Exercise prompt: For the material that follows, return exactly the lines from the one with "low, high = Vector((1e9,)" through the one with "for corner in", both ends included.

Supplied material:
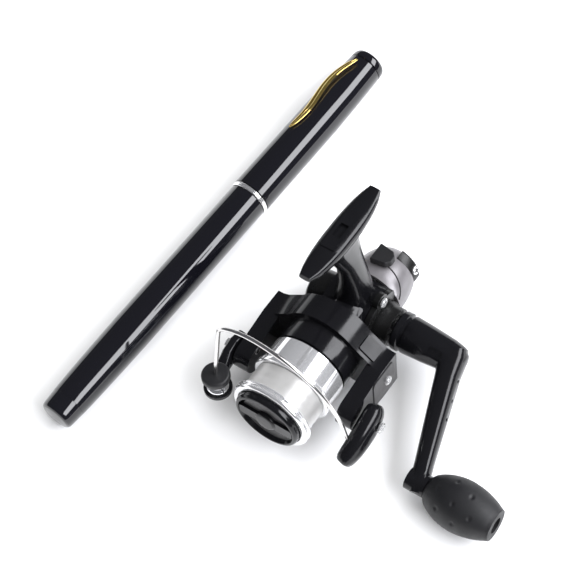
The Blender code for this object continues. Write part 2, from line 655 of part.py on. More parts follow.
def build_crank(reel):
    """Handle shaft, drive gear, crank arm and knob, about the crank's axis."""
    centre = (0, 0, HANDLE_Z)
    crank = empty("crank_axis", reel, centre)
    turned("handle_shaft", [(-19.6, 0), (-19.6, 2.6), (18.2, 2.6), (18.2, 0)], crank, "steel", "y",
           steps=20)
    gear = to_object("drive_gear", extruded_mesh(gear_outline(DRIVE_TEETH, 9.6, 10.6), -7.4, -4.4,
                                                 "y"), crank, "brass")
    hole = turned("gear_bore", [(-8, 0), (-8, 2.9), (-3, 2.9), (-3, 0)], crank, "brass", "y",
                  steps=20)
    boolean(gear, [hole], "DIFFERENCE")
    tube = turned("crank_arm", [
        (18.6, 0), (18.6, 7.6), (19.4, 8.3), (21.6, 8.3), (22.0, 7.5), (23.2, 7.5), (23.6, 8.0),
        (32, 7.6), (42, 6.8), (46.6, 5.8), (49.0, 3.4), (49.6, 0),
    ], crank, "black_plastic", "y", steps=26)
    boss = KNOB_AT - Vector(centre)
    elbow = Vector((0, ELBOW_Y, 0))
    path = [(elbow + Vector((-3.6, -1, 2.3)), 5.4, 5.0), (elbow, 6.4, 6.0)]
    for t in (0.15, 0.35, 0.6, 0.85):
        path.append((elbow.lerp(boss, t), 6.4 - 2.5 * t, 5.2 - 1.7 * t))
    path += [(boss, 4.6, 3.6), (boss + (boss - elbow).normalized() * 4.2, 3.4, 2.8)]
    arm = to_object("arm_beam", swept_mesh(path, (0, 1, 0), 18, 2.6), crank, "black_plastic")
    eye = turned("arm_eye", [(-4.6, 0), (-4.6, 4.6), (3.9, 4.6), (3.9, 0)], crank, "black_plastic",
                 "y", tuple(boss), 28)
    spindle = turned("arm_spindle", [(0, 0), (0, 2.0), (KNOB_LENGTH - 3, 2.0),
                                     (KNOB_LENGTH - 3, 0)], crank, "steel", "y", tuple(boss), 18)
    boolean(tube, [arm, eye, spindle], "UNION")
    shaft_pocket = turned("shaft_pocket", [(17, 0), (17, 2.9), (18.5, 2.9), (18.5, 0)], crank,
                          "black_plastic", "y", steps=16)
    boolean(tube, [shaft_pocket], "DIFFERENCE")
    knob = empty("knob_axis", crank, boss)
    start = 4.2
    end = KNOB_LENGTH + 1.2
    outer = [(start, 4.8)]
    for k in range(1, 13):
        t = k / 12
        bulge = 4.8 + 5.0 * sin(pi * min(t * 1.02, 1) ** 0.86) ** 0.78 + 1.9 * t
        outer.append((start + (end - start) * t, bulge))
    profile = [(start, 2.3)] + outer + [(end, 3.4), (end - 6, 3.4), (end - 6, 2.3)]
    turned("crank_knob", profile, knob, "soft_black", "y", closed=True, steps=26)


def world_points():
    """Every shown vertex in world space, with the modifiers applied."""
    bpy.context.view_layer.update()
    graph = bpy.context.evaluated_depsgraph_get()
    for item in bpy.data.objects:
        if item.type == "MESH" and not item.hide_render:
            shown = item.evaluated_get(graph)
            for vertex in shown.data.vertices:
                yield item, shown.matrix_world @ vertex.co


def settle(reel, rod):
    """Lower the reel onto the ground and centre the whole set on the origin."""
    low = min(point.z for item, point in world_points() if belongs(item, reel))
    reel.location.z -= low
    points = [point for _, point in world_points()]
    for axis in (0, 1):
        values = [point[axis] for point in points]
        middle = (min(values) + max(values)) / 2
        reel.location[axis] -= middle
        rod.location[axis] -= middle


def belongs(item, root):
    while item:
        if item == root:
            return True
        item = item.parent
    return False


def main():
    clear_scene()
    rod = empty("rod_frame", None, (0, 0, CAP_R + 0.1))
    build_case(rod)
    build_hood(rod)
    build_sections(rod)
    build_cap(rod)
    reel = empty("reel_frame", None, (*REEL_PLACE, 30))
    reel.rotation_euler = Euler((REEL_ROLL, REEL_PITCH, REEL_TURN), "XYZ")
    build_body(reel)
    build_covers(reel)
    build_bearing(reel)
    build_lever(reel)
    rotor = build_rotor(reel)
    build_bail(rotor)
    build_spool(reel)
    build_crank(reel)
    settle(reel, rod)


main()
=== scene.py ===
"""Looks of a pocket pen rod and its small spinning reel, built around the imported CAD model.

The rod lies along X. The reel has its own frame, taken from its joints: F runs forward along the
spool axis, H along the crank axis and U towards the foot. Lengths in the tables are millimetres.
"""

import json
from math import asin, cos, pi, radians, sin

import bmesh
import bpy
from mathutils import Matrix, Vector

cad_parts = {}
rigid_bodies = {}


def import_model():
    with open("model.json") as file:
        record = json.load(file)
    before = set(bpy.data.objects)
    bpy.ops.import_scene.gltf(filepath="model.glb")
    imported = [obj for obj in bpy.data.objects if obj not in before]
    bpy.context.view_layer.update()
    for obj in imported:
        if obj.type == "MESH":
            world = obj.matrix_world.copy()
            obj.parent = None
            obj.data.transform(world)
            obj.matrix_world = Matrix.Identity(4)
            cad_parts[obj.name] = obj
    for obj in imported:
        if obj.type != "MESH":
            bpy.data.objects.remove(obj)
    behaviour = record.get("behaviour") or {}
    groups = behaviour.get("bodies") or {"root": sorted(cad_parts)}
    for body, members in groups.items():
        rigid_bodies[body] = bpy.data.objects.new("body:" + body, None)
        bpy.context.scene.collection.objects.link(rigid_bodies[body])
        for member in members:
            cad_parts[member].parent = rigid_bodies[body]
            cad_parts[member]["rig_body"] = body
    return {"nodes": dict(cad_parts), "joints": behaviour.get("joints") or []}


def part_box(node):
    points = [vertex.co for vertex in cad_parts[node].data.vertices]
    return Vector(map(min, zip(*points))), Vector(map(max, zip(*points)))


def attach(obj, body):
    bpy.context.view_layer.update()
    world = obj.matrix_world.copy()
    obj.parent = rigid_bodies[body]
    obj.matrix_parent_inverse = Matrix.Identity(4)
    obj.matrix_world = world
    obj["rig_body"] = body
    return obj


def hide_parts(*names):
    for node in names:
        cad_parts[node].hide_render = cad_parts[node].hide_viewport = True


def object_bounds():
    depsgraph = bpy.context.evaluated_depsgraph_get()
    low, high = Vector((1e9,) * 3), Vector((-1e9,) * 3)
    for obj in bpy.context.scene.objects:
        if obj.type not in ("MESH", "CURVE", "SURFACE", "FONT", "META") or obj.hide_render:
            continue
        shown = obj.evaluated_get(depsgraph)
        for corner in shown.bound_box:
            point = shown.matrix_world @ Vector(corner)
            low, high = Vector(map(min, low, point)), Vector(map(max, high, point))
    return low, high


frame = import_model()
CAD_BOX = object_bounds()

MM = 0.001
ON_AXIS = 1e-6
JOINTS = {joint["name"]: joint for joint in frame["joints"]}
FORWARD = Vector(JOINTS["rotor_turn"]["axis"])
SIDE = Vector(JOINTS["crank_turn"]["axis"])
UP = FORWARD.cross(SIDE)
REEL_AT = Vector(JOINTS["rotor_turn"]["pos_m"])
CRANK_AT = Vector(JOINTS["crank_turn"]["pos_m"])
KNOB_AXIS_AT = Vector(JOINTS["knob_spin"]["pos_m"])

# Rod, in mm from the butt end
CASE_LENGTH = 205.0
CASE_R = 8.4
CAP_R = 8.75
RING_AT = 121.3
CAP_AT = 123.5
CLIP_LENGTH = 42.7
CLIP_INSET = 7.3
CLIP_LEAN = radians(11)

# Reel, in mm in its own frame
HANDLE_Z = (CRANK_AT - REEL_AT).dot(UP) / MM
PIVOT_X = (Vector(JOINTS["bail_flip"]["pos_m"]) - REEL_AT).dot(FORWARD) / MM
ARM_Z = (Vector(JOINTS["bail_flip"]["pos_m"]) - REEL_AT).dot(UP) / MM
ROLLER_X = (Vector(JOINTS["roller_spin"]["pos_m"]) - REEL_AT).dot(FORWARD) / MM
ROLLER_Y = (Vector(JOINTS["roller_spin"]["pos_m"]) - REEL_AT).dot(SIDE) / MM
REAR_Z = (Vector(JOINTS["anti_reverse_turn"]["pos_m"]) - REEL_AT).dot(UP) / MM
LIP_X = 62.5
LIP_R = 17.1
SKIRT_X = 35.5
SKIRT_R = 16.0
FLANGE_X = 46.1
REAR_R = 13.0
REAR_LENGTH = 21.0
REAR_FRONT = -9.4
REAR_WALL = 1.6
REAR_BLUNT = 0.8
STRIP_AT = 15.0
REAR_SCREW_TURN = 1.15
FOOT_X = 8.0
FOOT_TOP = 57.6
ARM_Y = 27.0
YOKE_MIDDLE = 20.3
KNOB_LENGTH = 34.2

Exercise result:
    low, high = Vector((1e9,) * 3), Vector((-1e9,) * 3)
    for obj in bpy.context.scene.objects:
        if obj.type not in ("MESH", "CURVE", "SURFACE", "FONT", "META") or obj.hide_render:
            continue
        shown = obj.evaluated_get(depsgraph)
        for corner in shown.bound_box:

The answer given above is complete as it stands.